*PROBLEM TO SOLVE:* Using the listing below, extract each line that has the word "shown" in it.

* BEGIN *

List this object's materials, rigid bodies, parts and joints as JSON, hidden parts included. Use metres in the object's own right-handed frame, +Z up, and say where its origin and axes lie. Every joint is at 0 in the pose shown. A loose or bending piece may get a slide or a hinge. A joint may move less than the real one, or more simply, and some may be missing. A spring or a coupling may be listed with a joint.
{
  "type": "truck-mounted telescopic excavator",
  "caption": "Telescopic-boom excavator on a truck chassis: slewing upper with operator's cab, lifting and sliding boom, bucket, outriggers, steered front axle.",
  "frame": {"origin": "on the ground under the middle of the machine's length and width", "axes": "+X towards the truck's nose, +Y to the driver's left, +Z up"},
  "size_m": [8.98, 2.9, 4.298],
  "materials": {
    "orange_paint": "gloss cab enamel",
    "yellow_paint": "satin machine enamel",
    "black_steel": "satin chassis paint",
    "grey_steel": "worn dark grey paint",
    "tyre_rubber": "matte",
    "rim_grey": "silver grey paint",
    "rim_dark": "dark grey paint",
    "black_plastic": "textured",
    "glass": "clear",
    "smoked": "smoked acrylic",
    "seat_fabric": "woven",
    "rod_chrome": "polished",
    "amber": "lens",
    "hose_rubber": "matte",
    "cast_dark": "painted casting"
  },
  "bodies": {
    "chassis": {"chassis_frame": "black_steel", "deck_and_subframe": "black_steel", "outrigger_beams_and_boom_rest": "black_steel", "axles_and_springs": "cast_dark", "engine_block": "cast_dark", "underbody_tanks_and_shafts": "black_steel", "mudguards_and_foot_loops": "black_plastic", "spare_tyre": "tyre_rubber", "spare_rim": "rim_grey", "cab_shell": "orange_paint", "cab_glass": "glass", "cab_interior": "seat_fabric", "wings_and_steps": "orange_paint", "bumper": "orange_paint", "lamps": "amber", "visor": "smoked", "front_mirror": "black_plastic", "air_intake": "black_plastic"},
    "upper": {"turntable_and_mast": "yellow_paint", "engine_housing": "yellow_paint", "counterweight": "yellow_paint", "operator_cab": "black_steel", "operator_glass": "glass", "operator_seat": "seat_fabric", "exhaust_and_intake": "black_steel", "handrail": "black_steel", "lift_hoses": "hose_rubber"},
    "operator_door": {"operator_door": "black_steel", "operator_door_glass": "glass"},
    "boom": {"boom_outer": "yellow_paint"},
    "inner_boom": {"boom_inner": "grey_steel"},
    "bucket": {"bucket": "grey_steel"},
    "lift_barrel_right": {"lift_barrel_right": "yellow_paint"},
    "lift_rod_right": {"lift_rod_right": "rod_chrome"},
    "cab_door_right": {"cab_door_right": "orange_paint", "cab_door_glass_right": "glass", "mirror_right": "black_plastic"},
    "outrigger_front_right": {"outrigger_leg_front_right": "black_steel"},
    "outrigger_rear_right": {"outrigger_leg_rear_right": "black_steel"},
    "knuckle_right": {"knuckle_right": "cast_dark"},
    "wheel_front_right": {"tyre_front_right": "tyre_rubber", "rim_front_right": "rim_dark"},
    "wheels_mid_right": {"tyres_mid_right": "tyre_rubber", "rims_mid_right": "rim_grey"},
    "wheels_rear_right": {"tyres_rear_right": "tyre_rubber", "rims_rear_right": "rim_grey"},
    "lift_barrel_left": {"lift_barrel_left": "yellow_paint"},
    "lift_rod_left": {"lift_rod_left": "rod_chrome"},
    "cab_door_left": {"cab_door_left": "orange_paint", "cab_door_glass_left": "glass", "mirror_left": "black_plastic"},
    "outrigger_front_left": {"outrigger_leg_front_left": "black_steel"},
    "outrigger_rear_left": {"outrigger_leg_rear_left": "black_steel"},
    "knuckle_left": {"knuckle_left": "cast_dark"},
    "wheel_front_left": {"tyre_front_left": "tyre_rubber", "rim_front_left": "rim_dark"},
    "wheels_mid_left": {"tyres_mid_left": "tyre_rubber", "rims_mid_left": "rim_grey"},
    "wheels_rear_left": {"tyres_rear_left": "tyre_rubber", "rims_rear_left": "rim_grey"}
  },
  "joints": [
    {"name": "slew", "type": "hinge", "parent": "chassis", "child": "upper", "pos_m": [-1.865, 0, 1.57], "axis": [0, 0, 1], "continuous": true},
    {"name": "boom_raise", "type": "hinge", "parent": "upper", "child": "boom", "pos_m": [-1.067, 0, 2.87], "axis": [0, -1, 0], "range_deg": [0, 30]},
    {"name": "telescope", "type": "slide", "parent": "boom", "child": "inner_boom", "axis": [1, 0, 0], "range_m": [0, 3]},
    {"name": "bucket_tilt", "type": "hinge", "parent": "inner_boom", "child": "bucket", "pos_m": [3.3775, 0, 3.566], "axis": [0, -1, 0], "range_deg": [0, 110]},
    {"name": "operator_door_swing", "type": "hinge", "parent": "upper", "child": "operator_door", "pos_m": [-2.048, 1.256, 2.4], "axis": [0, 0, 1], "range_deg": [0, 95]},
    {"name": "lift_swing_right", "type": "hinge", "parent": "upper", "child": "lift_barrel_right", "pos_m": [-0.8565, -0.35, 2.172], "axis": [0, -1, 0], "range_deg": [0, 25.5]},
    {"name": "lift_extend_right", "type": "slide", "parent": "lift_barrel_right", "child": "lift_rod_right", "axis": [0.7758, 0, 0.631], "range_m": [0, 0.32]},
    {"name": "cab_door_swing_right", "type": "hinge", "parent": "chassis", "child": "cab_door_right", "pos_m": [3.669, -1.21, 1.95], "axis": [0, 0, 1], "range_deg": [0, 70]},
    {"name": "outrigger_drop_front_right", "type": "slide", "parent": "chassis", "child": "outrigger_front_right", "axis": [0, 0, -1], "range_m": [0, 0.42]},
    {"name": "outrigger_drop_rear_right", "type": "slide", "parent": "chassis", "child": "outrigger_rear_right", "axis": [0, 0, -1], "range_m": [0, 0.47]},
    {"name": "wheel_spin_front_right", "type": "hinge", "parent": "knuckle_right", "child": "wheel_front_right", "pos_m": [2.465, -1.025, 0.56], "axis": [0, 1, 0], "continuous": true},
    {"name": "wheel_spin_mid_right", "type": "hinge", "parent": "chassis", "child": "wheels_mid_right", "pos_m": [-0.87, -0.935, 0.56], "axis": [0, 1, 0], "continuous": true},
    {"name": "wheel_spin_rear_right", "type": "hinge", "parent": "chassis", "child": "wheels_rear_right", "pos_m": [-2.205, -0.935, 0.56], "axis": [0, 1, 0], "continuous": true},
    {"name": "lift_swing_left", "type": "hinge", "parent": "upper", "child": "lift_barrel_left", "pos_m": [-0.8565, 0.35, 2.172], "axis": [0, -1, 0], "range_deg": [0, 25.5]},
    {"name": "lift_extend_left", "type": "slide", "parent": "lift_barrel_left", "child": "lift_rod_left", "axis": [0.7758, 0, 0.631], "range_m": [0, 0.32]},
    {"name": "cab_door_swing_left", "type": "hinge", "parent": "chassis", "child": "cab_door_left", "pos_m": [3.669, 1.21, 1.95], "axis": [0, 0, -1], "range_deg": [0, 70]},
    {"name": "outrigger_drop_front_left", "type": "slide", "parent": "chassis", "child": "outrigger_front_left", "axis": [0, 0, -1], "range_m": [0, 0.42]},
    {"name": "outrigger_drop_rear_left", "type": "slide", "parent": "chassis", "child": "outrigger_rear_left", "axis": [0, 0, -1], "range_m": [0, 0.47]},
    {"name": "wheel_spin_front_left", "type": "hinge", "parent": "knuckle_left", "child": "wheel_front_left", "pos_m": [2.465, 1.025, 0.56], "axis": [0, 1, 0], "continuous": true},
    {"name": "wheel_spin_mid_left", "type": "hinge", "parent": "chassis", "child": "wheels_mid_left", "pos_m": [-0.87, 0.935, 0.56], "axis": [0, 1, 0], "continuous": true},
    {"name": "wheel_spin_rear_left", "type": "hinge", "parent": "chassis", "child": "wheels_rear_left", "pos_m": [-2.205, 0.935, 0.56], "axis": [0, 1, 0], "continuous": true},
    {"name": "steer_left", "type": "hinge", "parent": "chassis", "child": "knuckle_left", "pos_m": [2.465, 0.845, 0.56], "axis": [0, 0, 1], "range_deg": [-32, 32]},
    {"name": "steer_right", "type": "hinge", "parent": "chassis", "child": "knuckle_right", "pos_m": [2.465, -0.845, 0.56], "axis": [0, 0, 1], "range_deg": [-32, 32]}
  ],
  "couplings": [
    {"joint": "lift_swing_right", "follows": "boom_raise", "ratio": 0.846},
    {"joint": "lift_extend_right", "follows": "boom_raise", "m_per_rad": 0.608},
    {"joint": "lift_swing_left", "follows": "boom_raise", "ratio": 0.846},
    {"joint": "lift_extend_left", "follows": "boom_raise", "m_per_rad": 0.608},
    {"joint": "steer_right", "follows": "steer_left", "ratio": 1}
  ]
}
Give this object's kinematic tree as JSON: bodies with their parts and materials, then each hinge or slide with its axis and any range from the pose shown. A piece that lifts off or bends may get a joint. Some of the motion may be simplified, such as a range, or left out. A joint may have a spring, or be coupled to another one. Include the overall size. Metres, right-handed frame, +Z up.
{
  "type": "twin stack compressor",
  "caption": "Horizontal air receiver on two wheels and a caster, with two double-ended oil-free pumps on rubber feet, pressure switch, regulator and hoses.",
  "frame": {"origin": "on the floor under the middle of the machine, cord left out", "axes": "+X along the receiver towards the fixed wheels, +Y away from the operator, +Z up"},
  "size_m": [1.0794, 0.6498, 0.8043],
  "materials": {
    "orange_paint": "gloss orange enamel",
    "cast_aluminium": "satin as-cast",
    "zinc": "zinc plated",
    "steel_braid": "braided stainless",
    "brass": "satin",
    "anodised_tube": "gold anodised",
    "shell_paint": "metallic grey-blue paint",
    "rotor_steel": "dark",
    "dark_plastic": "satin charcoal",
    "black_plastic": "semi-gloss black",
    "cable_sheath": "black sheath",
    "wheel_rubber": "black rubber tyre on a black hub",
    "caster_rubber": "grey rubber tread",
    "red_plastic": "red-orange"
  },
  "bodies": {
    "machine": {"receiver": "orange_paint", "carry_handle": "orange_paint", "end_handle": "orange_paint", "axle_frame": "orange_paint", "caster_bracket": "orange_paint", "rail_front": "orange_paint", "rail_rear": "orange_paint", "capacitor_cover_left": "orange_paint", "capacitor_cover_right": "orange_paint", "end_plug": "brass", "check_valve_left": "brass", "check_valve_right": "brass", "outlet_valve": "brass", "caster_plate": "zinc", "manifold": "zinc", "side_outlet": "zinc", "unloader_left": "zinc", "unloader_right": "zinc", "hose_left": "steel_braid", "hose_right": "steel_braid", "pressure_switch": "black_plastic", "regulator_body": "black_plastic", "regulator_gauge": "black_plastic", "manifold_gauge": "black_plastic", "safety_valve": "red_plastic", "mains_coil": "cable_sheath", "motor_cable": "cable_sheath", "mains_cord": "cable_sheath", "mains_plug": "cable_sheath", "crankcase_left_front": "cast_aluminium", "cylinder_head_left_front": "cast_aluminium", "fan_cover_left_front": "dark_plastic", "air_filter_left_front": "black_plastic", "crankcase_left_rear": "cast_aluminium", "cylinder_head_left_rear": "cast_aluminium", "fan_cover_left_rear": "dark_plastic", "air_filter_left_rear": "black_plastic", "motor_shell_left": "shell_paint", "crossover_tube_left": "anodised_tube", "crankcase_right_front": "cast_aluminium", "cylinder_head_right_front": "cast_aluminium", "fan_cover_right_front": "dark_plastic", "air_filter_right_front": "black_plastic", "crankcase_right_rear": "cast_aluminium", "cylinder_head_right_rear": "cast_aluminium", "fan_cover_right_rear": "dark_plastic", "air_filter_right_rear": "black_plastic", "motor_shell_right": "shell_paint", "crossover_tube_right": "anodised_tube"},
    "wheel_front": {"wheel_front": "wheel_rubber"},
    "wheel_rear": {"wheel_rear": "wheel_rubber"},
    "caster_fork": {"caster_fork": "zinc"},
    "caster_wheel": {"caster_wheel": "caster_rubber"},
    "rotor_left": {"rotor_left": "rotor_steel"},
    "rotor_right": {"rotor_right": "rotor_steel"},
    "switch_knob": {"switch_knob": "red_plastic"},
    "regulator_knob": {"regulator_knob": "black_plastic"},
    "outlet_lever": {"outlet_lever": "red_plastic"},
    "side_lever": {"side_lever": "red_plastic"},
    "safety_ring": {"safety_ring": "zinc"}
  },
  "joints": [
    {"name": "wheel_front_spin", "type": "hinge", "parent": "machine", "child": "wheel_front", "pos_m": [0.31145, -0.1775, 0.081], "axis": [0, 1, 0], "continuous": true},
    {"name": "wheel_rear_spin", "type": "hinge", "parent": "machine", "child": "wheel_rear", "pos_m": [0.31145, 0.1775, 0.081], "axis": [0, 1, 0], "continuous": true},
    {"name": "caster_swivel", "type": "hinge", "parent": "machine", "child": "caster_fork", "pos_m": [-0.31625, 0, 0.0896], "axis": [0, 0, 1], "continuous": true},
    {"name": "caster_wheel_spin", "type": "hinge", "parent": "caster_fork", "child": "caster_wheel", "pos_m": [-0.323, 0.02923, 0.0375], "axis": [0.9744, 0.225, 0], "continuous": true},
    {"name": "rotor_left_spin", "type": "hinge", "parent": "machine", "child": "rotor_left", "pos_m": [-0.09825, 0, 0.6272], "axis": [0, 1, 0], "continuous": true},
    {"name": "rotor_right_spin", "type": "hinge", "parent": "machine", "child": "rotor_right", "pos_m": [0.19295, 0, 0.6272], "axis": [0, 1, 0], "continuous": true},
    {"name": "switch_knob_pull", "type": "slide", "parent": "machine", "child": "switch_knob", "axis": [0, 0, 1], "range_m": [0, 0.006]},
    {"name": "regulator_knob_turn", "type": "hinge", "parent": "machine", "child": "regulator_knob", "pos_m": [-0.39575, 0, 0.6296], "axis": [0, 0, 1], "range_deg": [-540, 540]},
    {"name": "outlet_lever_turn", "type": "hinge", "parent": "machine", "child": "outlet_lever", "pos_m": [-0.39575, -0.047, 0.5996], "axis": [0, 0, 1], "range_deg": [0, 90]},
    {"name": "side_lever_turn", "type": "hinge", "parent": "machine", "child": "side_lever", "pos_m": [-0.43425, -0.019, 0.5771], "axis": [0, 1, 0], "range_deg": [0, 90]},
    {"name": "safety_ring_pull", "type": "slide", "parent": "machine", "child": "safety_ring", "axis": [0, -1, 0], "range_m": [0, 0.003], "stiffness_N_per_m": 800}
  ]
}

* END *

*OUTPUT FOR THIS TASK:*
List this object's materials, rigid bodies, parts and joints as JSON, hidden parts included. Use metres in the object's own right-handed frame, +Z up, and say where its origin and axes lie. Every joint is at 0 in the pose shown. A loose or bending piece may get a slide or a hinge. A joint may move less than the real one, or more simply, and some may be missing. A spring or a coupling may be listed with a joint.
Give this object's kinematic tree as JSON: bodies with their parts and materials, then each hinge or slide with its axis and any range from the pose shown. A piece that lifts off or bends may get a joint. Some of the motion may be simplified, such as a range, or left out. A joint may have a spring, or be coupled to another one. Include the overall size. Metres, right-handed frame, +Z up.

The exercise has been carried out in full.